--- begin ---
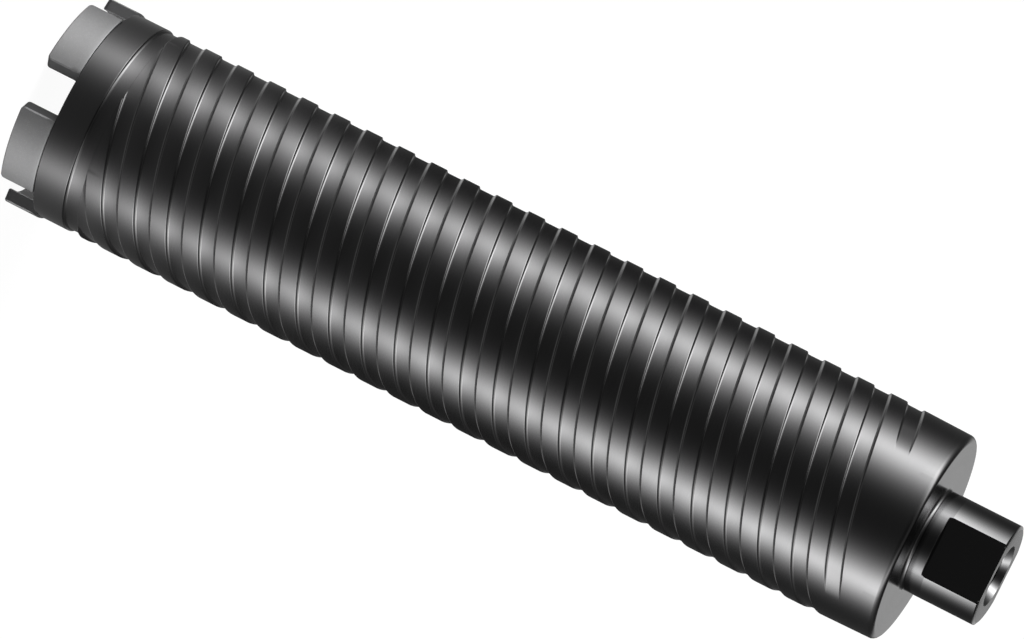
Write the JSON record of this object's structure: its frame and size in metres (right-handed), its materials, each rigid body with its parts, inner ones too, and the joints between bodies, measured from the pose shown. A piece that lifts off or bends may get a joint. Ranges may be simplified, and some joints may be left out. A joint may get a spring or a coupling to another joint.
{
  "type": "diamond core bit",
  "caption": "Steel core bit for drilling masonry: a spiral-grooved barrel with diamond segments on its crown and a threaded hub with spanner flats.",
  "frame": {"origin": "on the barrel's axis, in the plane of the segments' tips that the bit stands on", "axes": "+Z along the barrel from the crown to the hub; -Y is the side that the picture shows"},
  "size_m": [0.0634, 0.0629, 0.296],
  "materials": {
    "barrel_steel": "turned and blackened, satin",
    "hub_steel": "turned and blackened, smooth",
    "segment_matrix": "sintered metal with diamond grit, matte"
  },
  "bodies": {
    "root": {"barrel_tube": "barrel_steel", "arbor_hub": "hub_steel", "segment_1": "segment_matrix", "segment_2": "segment_matrix", "segment_3": "segment_matrix", "segment_4": "segment_matrix", "segment_5": "segment_matrix"}
  },
  "joints": []
}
--- end ---
GIVEN EXERCISE. Write out the full listing exactly as given.

ANSWER BELOW.
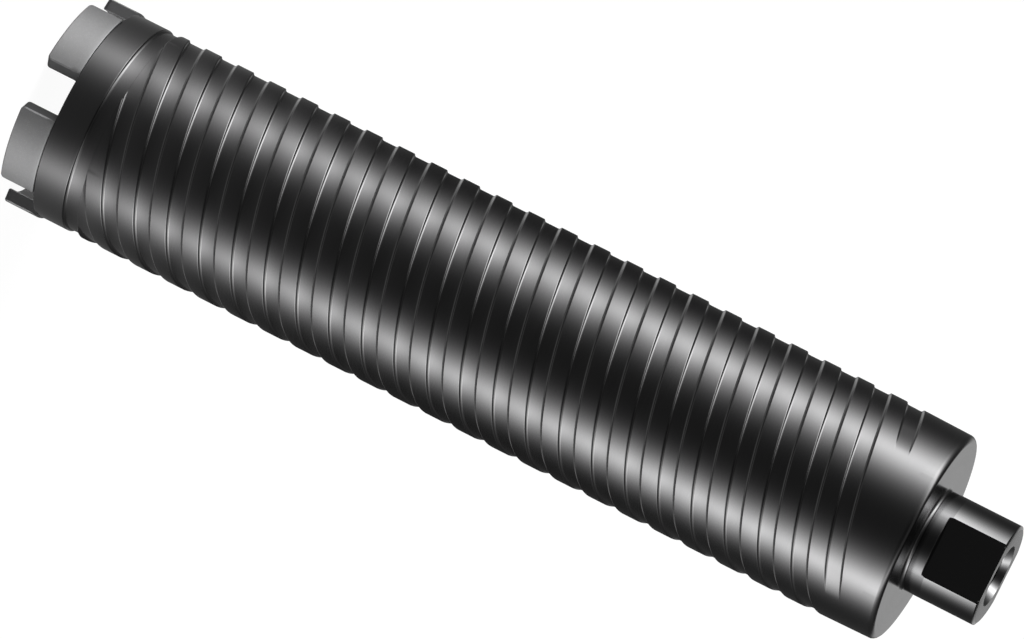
Write the JSON record of this object's structure: its frame and size in metres (right-handed), its materials, each rigid body with its parts, inner ones too, and the joints between bodies, measured from the pose shown. A piece that lifts off or bends may get a joint. Ranges may be simplified, and some joints may be left out. A joint may get a spring or a coupling to another joint.
{
  "type": "diamond core bit",
  "caption": "Steel core bit for drilling masonry: a spiral-grooved barrel with diamond segments on its crown and a threaded hub with spanner flats.",
  "frame": {"origin": "on the barrel's axis, in the plane of the segments' tips that the bit stands on", "axes": "+Z along the barrel from the crown to the hub; -Y is the side that the picture shows"},
  "size_m": [0.0634, 0.0629, 0.296],
  "materials": {
    "barrel_steel": "turned and blackened, satin",
    "hub_steel": "turned and blackened, smooth",
    "segment_matrix": "sintered metal with diamond grit, matte"
  },
  "bodies": {
    "root": {"barrel_tube": "barrel_steel", "arbor_hub": "hub_steel", "segment_1": "segment_matrix", "segment_2": "segment_matrix", "segment_3": "segment_matrix", "segment_4": "segment_matrix", "segment_5": "segment_matrix"}
  },
  "joints": []
}